-- start INFORMATION PROVIDED --

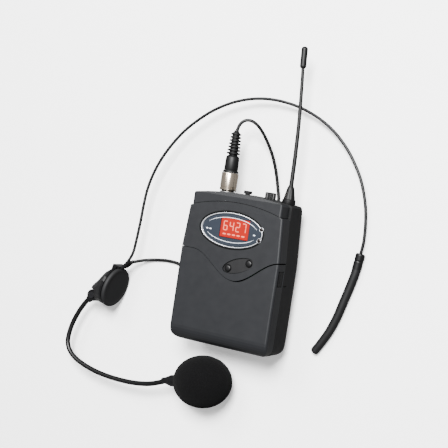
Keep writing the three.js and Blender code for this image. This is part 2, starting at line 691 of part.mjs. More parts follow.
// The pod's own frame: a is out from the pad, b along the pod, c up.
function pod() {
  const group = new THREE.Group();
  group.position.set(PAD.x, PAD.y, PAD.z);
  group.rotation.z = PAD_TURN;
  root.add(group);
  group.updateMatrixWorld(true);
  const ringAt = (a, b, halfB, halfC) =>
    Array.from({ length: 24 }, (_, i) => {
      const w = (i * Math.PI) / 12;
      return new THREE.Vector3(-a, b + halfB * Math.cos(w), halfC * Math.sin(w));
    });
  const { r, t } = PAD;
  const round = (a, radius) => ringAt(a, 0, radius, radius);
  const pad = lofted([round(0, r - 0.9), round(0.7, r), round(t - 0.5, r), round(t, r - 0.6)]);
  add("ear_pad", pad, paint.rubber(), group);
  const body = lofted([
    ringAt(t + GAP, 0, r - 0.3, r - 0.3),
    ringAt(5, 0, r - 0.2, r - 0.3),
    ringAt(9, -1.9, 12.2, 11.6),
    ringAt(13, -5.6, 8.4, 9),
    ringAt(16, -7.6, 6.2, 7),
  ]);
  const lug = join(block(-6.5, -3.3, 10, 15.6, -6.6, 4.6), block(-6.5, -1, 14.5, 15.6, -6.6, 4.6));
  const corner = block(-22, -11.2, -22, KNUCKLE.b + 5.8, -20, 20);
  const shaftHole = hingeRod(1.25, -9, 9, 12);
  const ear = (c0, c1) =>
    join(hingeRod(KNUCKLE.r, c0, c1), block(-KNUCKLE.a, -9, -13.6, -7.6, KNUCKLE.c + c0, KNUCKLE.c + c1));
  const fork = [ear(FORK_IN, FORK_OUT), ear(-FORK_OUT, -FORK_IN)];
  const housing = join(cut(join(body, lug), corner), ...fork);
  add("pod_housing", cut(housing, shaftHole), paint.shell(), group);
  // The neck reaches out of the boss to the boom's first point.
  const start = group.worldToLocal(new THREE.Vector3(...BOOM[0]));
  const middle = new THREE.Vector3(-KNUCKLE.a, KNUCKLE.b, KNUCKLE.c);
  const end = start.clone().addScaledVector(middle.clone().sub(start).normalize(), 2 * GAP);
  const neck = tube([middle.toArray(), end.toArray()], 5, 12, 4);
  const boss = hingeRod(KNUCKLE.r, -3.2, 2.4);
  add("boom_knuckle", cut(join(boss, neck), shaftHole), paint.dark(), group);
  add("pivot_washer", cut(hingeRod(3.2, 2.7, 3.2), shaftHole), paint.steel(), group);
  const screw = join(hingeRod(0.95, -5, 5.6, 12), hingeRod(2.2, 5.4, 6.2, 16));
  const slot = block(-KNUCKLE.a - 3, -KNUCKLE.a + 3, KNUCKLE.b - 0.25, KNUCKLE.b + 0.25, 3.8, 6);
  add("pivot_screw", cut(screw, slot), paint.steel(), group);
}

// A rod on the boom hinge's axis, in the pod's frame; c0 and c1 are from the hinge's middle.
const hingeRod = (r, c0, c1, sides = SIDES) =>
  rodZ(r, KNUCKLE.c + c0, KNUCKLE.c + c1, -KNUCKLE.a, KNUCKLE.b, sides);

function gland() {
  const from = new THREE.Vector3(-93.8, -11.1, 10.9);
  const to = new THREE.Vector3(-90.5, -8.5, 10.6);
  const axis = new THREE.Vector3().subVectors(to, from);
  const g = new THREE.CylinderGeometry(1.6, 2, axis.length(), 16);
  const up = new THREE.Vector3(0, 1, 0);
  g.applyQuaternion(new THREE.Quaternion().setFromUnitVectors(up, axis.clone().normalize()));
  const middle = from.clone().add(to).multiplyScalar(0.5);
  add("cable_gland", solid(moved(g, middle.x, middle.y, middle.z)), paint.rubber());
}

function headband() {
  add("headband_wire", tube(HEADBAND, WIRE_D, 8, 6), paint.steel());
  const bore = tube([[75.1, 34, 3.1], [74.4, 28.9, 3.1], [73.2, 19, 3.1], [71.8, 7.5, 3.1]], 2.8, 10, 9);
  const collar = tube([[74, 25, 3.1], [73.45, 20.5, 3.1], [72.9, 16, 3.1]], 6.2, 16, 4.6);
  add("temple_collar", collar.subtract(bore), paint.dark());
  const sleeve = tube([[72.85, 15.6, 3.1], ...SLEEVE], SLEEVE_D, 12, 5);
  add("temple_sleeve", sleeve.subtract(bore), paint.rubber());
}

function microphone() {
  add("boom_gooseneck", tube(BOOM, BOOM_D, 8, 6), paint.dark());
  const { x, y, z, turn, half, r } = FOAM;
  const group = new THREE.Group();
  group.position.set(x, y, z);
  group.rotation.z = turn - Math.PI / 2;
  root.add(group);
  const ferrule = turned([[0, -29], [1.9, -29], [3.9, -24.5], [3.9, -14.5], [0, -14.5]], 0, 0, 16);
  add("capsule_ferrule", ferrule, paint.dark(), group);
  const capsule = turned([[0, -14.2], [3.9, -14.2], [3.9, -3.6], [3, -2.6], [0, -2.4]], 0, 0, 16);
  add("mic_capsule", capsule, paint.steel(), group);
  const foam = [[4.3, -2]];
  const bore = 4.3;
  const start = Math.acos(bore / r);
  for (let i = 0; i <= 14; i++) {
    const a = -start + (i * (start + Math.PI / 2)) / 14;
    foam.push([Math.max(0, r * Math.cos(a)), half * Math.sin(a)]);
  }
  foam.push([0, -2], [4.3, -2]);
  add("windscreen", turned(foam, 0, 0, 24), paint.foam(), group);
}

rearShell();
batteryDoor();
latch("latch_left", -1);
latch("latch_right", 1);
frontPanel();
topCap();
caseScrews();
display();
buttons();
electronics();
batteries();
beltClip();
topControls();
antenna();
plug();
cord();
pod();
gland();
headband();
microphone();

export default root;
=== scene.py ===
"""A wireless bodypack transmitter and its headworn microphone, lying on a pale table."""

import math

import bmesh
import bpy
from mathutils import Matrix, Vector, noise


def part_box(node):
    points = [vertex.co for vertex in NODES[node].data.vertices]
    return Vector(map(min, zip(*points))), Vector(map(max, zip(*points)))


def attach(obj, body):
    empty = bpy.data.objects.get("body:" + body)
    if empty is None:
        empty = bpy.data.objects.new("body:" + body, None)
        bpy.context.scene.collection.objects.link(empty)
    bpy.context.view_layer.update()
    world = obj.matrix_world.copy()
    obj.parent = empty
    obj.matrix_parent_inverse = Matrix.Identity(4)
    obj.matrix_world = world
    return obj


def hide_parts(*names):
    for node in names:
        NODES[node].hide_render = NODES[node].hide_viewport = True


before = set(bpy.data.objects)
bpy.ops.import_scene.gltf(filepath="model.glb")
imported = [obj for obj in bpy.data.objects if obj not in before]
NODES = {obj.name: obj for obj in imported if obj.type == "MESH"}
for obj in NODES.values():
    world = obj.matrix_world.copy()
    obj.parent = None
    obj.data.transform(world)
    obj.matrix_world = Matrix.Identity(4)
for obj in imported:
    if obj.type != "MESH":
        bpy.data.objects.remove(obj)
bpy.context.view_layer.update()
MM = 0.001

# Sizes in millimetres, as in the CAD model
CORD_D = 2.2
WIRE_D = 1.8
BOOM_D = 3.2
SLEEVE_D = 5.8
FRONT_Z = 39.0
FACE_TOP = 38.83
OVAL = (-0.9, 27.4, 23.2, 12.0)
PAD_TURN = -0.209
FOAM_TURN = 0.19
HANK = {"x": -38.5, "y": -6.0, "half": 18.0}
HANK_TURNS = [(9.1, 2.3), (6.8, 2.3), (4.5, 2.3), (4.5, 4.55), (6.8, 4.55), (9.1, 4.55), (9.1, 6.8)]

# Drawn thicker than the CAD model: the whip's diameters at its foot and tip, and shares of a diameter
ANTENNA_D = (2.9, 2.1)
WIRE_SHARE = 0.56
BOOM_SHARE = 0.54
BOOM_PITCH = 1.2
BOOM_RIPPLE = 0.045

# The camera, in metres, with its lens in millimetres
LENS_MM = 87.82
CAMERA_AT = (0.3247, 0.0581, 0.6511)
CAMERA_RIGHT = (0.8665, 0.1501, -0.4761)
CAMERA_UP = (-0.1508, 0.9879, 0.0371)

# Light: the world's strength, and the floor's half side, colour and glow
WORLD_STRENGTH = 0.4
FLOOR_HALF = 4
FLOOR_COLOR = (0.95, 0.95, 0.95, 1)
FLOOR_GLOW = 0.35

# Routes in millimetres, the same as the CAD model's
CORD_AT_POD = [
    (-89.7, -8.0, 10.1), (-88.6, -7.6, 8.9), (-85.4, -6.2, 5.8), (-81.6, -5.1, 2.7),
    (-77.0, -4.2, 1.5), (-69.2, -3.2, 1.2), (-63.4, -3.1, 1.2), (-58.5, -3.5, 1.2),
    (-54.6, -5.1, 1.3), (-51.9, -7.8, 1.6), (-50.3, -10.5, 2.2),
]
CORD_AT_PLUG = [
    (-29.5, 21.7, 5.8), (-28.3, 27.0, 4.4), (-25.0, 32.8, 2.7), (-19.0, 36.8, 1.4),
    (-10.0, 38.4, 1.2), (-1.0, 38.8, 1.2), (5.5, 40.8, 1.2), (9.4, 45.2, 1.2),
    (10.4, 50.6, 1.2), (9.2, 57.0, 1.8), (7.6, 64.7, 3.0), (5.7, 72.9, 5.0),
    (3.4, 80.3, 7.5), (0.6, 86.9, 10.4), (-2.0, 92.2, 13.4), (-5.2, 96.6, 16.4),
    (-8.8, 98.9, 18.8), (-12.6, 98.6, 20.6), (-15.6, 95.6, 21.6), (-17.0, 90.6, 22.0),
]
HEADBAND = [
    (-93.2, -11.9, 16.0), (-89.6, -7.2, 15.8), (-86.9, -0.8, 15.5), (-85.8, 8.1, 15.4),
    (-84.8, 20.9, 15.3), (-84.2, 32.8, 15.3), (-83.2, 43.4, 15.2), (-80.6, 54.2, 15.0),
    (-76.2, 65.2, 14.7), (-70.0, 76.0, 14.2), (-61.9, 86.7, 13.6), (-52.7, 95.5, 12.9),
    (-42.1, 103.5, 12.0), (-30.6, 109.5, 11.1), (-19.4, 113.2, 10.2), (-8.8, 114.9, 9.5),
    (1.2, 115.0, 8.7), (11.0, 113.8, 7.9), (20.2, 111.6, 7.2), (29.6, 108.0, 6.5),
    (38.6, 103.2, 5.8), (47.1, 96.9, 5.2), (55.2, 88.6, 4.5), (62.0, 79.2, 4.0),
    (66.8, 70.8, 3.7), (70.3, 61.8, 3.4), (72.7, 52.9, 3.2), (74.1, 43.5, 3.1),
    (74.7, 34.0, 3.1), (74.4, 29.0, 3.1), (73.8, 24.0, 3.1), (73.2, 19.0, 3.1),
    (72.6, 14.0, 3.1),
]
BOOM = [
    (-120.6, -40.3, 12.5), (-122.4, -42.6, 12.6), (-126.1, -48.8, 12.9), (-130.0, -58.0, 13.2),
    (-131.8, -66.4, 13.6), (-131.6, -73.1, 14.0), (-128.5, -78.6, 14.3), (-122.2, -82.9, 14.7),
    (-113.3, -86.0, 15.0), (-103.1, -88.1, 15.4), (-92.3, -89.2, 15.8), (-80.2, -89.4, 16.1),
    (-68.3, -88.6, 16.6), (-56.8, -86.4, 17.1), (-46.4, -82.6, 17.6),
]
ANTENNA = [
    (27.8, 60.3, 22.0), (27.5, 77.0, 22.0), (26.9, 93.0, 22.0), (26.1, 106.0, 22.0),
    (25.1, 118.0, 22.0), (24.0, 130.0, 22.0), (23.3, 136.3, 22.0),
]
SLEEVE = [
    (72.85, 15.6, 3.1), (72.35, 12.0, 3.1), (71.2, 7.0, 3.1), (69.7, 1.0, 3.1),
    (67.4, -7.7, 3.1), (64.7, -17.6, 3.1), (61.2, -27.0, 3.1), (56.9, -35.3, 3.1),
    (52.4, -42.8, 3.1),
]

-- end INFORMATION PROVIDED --

* TASK INSTRUCTIONS *
Going down the listing above, begin printing at the line with "bpy.context.scene.collection.objects.link(empty)" and finish with the line with "for node in", exactly as they appear.

* SOLUTION *
        bpy.context.scene.collection.objects.link(empty)
    bpy.context.view_layer.update()
    world = obj.matrix_world.copy()
    obj.parent = empty
    obj.matrix_parent_inverse = Matrix.Identity(4)
    obj.matrix_world = world
    return obj


def hide_parts(*names):
    for node in names:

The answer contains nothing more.